- **SUPPLIED INFORMATION**:
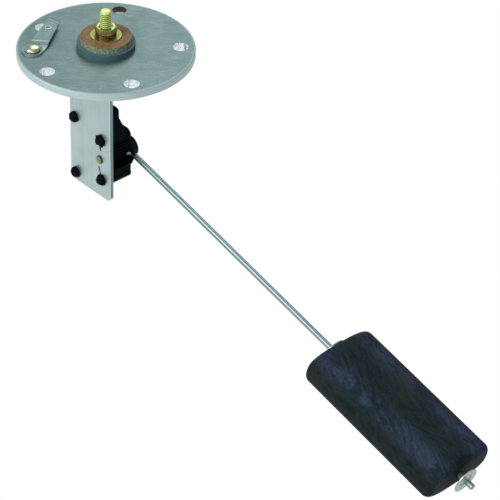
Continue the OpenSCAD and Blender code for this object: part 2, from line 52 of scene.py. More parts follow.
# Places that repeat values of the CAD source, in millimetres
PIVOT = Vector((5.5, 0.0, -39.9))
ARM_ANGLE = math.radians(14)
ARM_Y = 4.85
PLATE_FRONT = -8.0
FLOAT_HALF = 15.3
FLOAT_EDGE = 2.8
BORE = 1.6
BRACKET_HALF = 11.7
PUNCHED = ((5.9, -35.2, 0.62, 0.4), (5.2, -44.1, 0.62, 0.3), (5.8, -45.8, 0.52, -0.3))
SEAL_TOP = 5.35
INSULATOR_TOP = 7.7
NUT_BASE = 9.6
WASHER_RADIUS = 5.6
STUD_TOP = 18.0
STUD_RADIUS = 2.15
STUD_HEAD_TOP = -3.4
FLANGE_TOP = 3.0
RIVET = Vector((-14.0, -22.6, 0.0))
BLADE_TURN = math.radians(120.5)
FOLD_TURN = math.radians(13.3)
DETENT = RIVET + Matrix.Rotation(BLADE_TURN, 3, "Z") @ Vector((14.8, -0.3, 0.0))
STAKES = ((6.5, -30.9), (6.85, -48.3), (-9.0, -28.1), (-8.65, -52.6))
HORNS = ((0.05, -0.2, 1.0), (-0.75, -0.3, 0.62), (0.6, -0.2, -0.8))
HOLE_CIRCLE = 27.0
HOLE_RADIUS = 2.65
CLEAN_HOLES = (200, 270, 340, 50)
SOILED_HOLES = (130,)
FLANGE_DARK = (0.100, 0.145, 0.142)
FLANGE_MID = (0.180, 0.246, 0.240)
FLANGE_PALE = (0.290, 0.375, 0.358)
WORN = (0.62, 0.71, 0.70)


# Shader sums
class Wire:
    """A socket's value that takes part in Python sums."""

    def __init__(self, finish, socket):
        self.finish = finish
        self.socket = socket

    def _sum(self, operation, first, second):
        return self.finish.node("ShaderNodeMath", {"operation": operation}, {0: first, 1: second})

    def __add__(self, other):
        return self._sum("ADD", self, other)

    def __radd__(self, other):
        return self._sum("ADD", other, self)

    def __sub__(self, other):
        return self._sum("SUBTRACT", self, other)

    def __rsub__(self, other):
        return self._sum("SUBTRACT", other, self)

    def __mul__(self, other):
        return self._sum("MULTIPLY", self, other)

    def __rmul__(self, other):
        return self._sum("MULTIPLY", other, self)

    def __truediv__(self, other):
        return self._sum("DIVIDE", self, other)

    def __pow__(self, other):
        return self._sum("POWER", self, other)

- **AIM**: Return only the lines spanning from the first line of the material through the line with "WORN = (0.62, 0.71, 0.70)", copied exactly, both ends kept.

- **ANSWER TO THIS EXERCISE**:
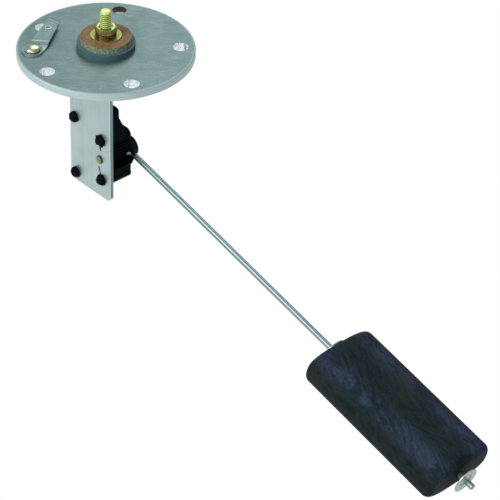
Continue the OpenSCAD and Blender code for this object: part 2, from line 52 of scene.py. More parts follow.
# Places that repeat values of the CAD source, in millimetres
PIVOT = Vector((5.5, 0.0, -39.9))
ARM_ANGLE = math.radians(14)
ARM_Y = 4.85
PLATE_FRONT = -8.0
FLOAT_HALF = 15.3
FLOAT_EDGE = 2.8
BORE = 1.6
BRACKET_HALF = 11.7
PUNCHED = ((5.9, -35.2, 0.62, 0.4), (5.2, -44.1, 0.62, 0.3), (5.8, -45.8, 0.52, -0.3))
SEAL_TOP = 5.35
INSULATOR_TOP = 7.7
NUT_BASE = 9.6
WASHER_RADIUS = 5.6
STUD_TOP = 18.0
STUD_RADIUS = 2.15
STUD_HEAD_TOP = -3.4
FLANGE_TOP = 3.0
RIVET = Vector((-14.0, -22.6, 0.0))
BLADE_TURN = math.radians(120.5)
FOLD_TURN = math.radians(13.3)
DETENT = RIVET + Matrix.Rotation(BLADE_TURN, 3, "Z") @ Vector((14.8, -0.3, 0.0))
STAKES = ((6.5, -30.9), (6.85, -48.3), (-9.0, -28.1), (-8.65, -52.6))
HORNS = ((0.05, -0.2, 1.0), (-0.75, -0.3, 0.62), (0.6, -0.2, -0.8))
HOLE_CIRCLE = 27.0
HOLE_RADIUS = 2.65
CLEAN_HOLES = (200, 270, 340, 50)
SOILED_HOLES = (130,)
FLANGE_DARK = (0.100, 0.145, 0.142)
FLANGE_MID = (0.180, 0.246, 0.240)
FLANGE_PALE = (0.290, 0.375, 0.358)
WORN = (0.62, 0.71, 0.70)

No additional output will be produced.